In this way you establish your own niche, your own salutation, your own identity.

I'm breaking the rule on January fifth, 2010. It's 11:42 PM. I should already be asleep. I should have been quiet and reflecting at 10:30 so that by 11:00 my head was still and my body could repair itself. I wasn't supposed to eat either -- because then the body isn't repairing because it is digesting. But I had half a cantaloupe, another failure noted.

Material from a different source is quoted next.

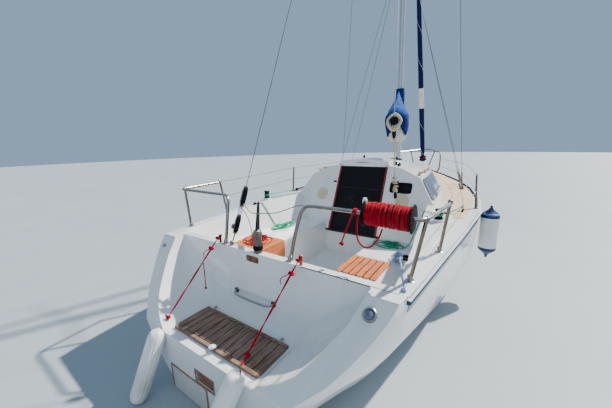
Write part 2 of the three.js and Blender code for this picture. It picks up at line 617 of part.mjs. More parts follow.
// Guard lines: a stanchion a side, with two lines from the stern rail to the bow rail
for (const [name, side] of [['guardrail_port', 1], ['guardrail_starboard', -1]]) {
  const y = (v) => side * v;
  const at = [2180, y(1284)];
  const top = [2180, y(1257), 1392];
  const post = bar([...at, 1000], top, 12, 10);
  const line = (points) => tube(points, WIRE, 12, 8);
  const upper = [bar([694, y(1201), RAIL_Z], [2180, y(1257), 1384], WIRE, WIRE, 8),
    line([[2180, y(1257), 1384], [3400, y(1040), 1392], [4884, y(466), 1380]])];
  const lower = [bar([706, y(1192), 1180], [2180, y(1272), 1200], WIRE, WIRE, 8),
    line([[2180, y(1272), 1200], [3400, y(1052), 1212], [4840, y(474), 1235]])];
  add(name, union([post, railFoot(...at), ...upper, ...lower]).subtract(deckTop), STEEL);
}

// Spars, built along the raked mast's own axis
const rig = new THREE.Group();
rig.position.set(MAST_X, 0, MAST_FOOT_Z);
rig.rotation.y = -MAST_RAKE;
group.add(rig);
const MAST_HALF = [50, 36];
const mastTube = bar([0, 0, 4], [0, 0, MAST_LENGTH], 50, 50, 16).scale([1, MAST_HALF[1] / 50, 1]);
const mastFoot = bar([0, 0, -14], [0, 0, 6], 78, 70, 16);
const SPREADER = { z: 3150, tip: 690, sweep: 150 };
const spreaders = [1, -1].map((side) => bar([0, 0, SPREADER.z],
  [-SPREADER.sweep, side * SPREADER.tip, SPREADER.z + 45], 15, 10));
const CRANE = { aft: 118, fore: 60, z: MAST_LENGTH };
const crane = block([-CRANE.aft, -12, CRANE.z - 4], [CRANE.fore, 12, CRANE.z + 26]);
const BOOM_PIN = { x: -78, z: BOOM_Z - MAST_FOOT_Z };
const lug = block([-92, -13, BOOM_PIN.z - 36], [-40, 13, BOOM_PIN.z - 26])
  .add(block([-92, -13, BOOM_PIN.z + 26], [-40, 13, BOOM_PIN.z + 36]));
const goosePin = bar([BOOM_PIN.x, 0, BOOM_PIN.z - 34], [BOOM_PIN.x, 0, BOOM_PIN.z + 34], 6);
const forestayTang = block([40, -10, 5220], [96, 10, 5262]);
const mastBody = union([mastTube, mastFoot, ...spreaders, crane, lug, goosePin, forestayTang]);
const roofInRig = roofOuter.translate([-MAST_X, 0, -MAST_FOOT_Z + GAP])
  .rotate([0, MAST_RAKE * 180 / Math.PI, 0]);
add('mast', mastBody.subtract(roofInRig), ALLOY, rig);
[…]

After decades of following my intellectual whims, of finding that the early morning hours are the hours I can get the closest to my own God, feel the strongest connection with the words that insist on flowing through me, vibrate with those who have passed this way already and left behind literature that shows they were here. After decades of being unable to understand the reason for going to bed at a reasonable hour, I finally acknowledge the necessity of specific sleep during certain hours. My gall bladder and my liver need to repair so I can release alopecia, xanthomas, and even a subterranean anxiety that I've known intimately about the same amount of time as I've bypassed going to bed at a reasonable hour.

Yet, tonight, I had to break the rules. Even with the inspiration of Arianna Huffington and Glamour's Cindi Leive all tucked up in their high thread count, even with the thousands of women and perhaps men who've decided that tonight they too will bypass all distractions and enter slumber earlier and stay asleep longer than usual, here I sit at my desk unable not to write tomorrow's 500 words today.

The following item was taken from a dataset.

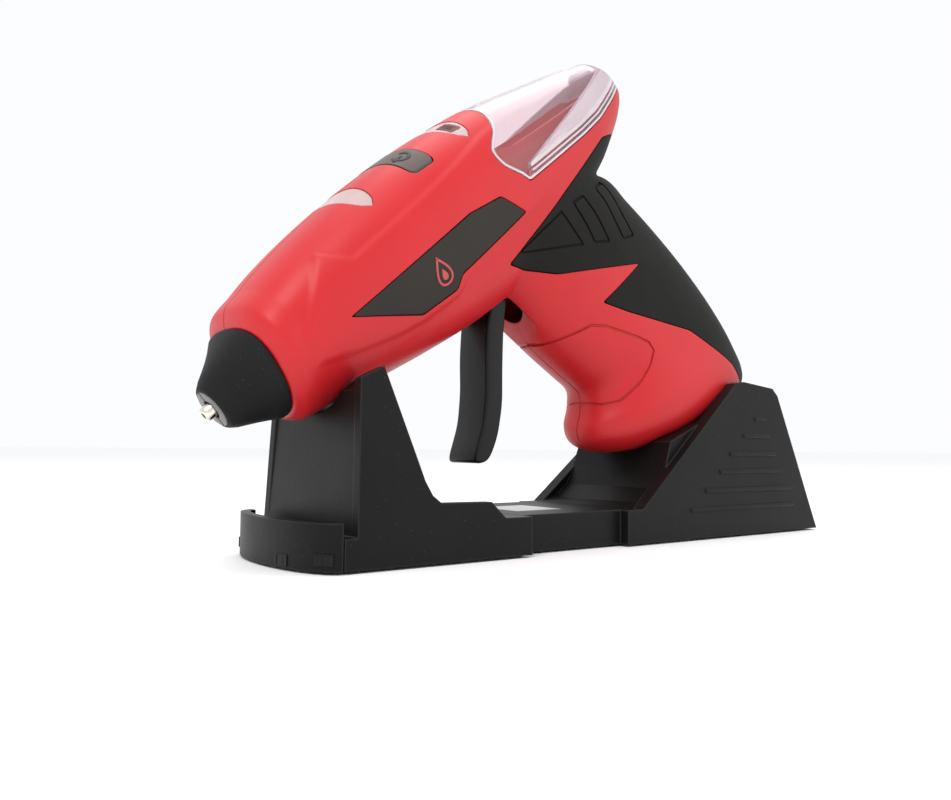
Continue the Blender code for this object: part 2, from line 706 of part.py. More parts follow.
def feed_group():
    low, high = CARRIAGE_SPAN
    half_width = CARRIAGE_HALF_WIDTH
    carriage = block("carriage", (low, -half_width, -10.5), (high, half_width, 6.5), white_plastic(), GUN)
    peg = (TRIGGER_PIVOT[0] + BELL_CRANK[0], TRIGGER_PIVOT[1] + BELL_CRANK[1])
    room = PEG_R + 0.4
    crank_half = 2.5
    cut(carriage, rod("carriage_bore", (low - 1, 0, 0), (high + 1, 0, 0), STICK_R + 0.6),
        block("carriage_slot", (low + 1, -crank_half - 0.4, -12), (high + 1, crank_half + 0.4, -2), None,
              GUN),
        block("peg_notch", (peg[0] - room, -9, -12), (peg[0] + room, 9, peg[1] + room), None, GUN),
        rod("jaw_pin_hole", (JAW_PIVOT[0], -9, JAW_PIVOT[1]), (JAW_PIVOT[0], 9, JAW_PIVOT[1]),
            JAW_PIN_R + GAP))
    x, z = JAW_PIVOT
    jaw = plate("clamp_jaw", [(x - 2.4, z - 1.4), (x - 2.9, z + 1.6), (x - 3.4, z + 4.0), (x - 1.7, z + 4.0),
                              (x + 0.3, z + 2.5), (x + 2.2, z + 1.8), (x + 2.6, z - 1.0), (x + 0.2, z - 2.0)],
                -crank_half, crank_half, spring_steel())
    cut(jaw, rod("jaw_bore", (x, -5, z), (x, 5, z), JAW_PIN_R + RUN))
    rod("jaw_pin", (x, 0.4 - half_width, z), (x, half_width - 0.4, z), JAW_PIN_R, spring_steel())

    x, z = TRIGGER_PIVOT
    half = TRIGGER_HALF_WIDTH
    trigger = plate("trigger", TRIGGER_OUTLINE, -half, half, black_plastic())
    crank = plate("crank", [(x - 2.4, z), (peg[0] - 1.5, peg[1]), (peg[0], peg[1] + 1.4),
                            (peg[0] + 1.5, peg[1]),
                            (x + 2.6, z)], -crank_half, crank_half)
    join(trigger, rod("trigger_hub", (x, -half, z), (x, half, z), TRIGGER_PIN_R + 2.5), crank,
         rod("peg", (peg[0], -half, peg[1]), (peg[0], half, peg[1]), PEG_R, segments=16))
    cut(trigger, rod("trigger_bore", (x, -20, z), (x, 20, z), TRIGGER_PIN_R + RUN))
    reach = half + 4.6
    rod("trigger_pin", (x, -reach, z), (x, reach, z), TRIGGER_PIN_R, spring_steel())


def electric_group():
    top = BOARD_LEVEL + BOARD_THICKNESS
    block("control_board", (BOARD_SPAN[0], -9.5, BOARD_LEVEL), (BOARD_SPAN[1], 9.5, top), board_green(), GUN)
    middle = sum(BUTTON_SPAN) / 2
    block("button_switch", (middle - 3, -3, top + GAP), (middle + 3, 3, SWITCH_TOP), black_plastic(), GUN,
          0.2)
    for name, span in (("front_led", FRONT_WINDOW_SPAN), ("rear_led", REAR_WINDOW_SPAN)):
        centre = min(sum(span) / 2, BOARD_SPAN[1] - 1.8)
        block(name, (centre - 1.5, -2.5, top + GAP), (centre + 1.5, 2.5, top + 1.5), white_plastic(), GUN,
              0.2)

    lean = math.radians(BATTERY_LEAN)
    along = Vector((math.sin(lean), 0, -math.cos(lean)))
    start = Vector((BATTERY_TOP[0], 0, BATTERY_TOP[1]))
    end = start + along * BATTERY_LENGTH
    rod("battery_cell", start, end, BATTERY_R, cell_wrap(), segments=24)
    rod("battery_tab_top", start - along * 0.8, start - along * GAP, 5.0, nickel(), segments=12)
    rod("battery_tab_bottom", end + along * GAP, end + along * 0.8, 5.0, nickel(), segments=12)
    for name, side in sides():
        rod("charge_contact_" + name, *contact_line(side, -1.4, -0.2), CONTACT_R, nickel(), segments=16)


def housing_screws():
    for i, (x, z) in enumerate(HOUSING_SCREWS):
        turned(f"housing_screw_{i + 1}", [(-6.5, 0), (-6.5, SCREW_R), (6.3, SCREW_R), (6.3, SCREW_HEAD_R),
                                          (8.0, SCREW_HEAD_R), (8.0, 0.9), (7.2, 0.9), (7.2, 0)],
               spring_steel(), GUN, (x, 0, z), 12, "Y")


# -------------------------------------------------------------------------------- stand
def along_stand(outline):
    """Outline points given from the stand's front face, in the world."""
    return [(STAND_FRONT + x, z) for x, z in outline]


def lean_in(target, start_z, slope):
    """Draw the sides in towards the top, a fixed amount per millimetre of height."""
    for vertex in target.data.vertices:
        drop = max(0.0, vertex.co.z - start_z * MM) * slope
        vertex.co.y -= math.copysign(min(drop, abs(vertex.co.y)), vertex.co.y)
    return target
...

Today got sidetracked. Tomorrow is already taken. Tonight I finished Part two of the Netflix "Sons And Lovers," the film adaptation of one of D.H. Lawrence's first and most famously endearing novels. Five nights ago I watched "Women In Love" for perhaps the third time in my life. All this inspired after reading about DH in a book entitled Passionate Lives, in which John Tytell explores the lives of writers D.H. Lawrence, F. Scott Fitzgerald, Henry Miller, Dylan Thomas and Sylvia Plath ... as they were all in (and out) of love.

The minute the movie was over, I should have snapped shut my laptop and sent my head to that hidden place where dreams unfold. But I remembered I have a shelf of D.H. and I just had to know what I can pull down and take with me tomorrow, which is now today, when I'll have so little time to myself to be myself, when busy taking care of the business that keeps me myself. Alive indeed and breathing, but still unexpressed, unexposed, unhappily waiting for my time. Hence, my need to describe this moment accomplished before I resign myself to sleep. Tomorrow I'll do better. I'll eat properly earlier and get to sleep more quickly.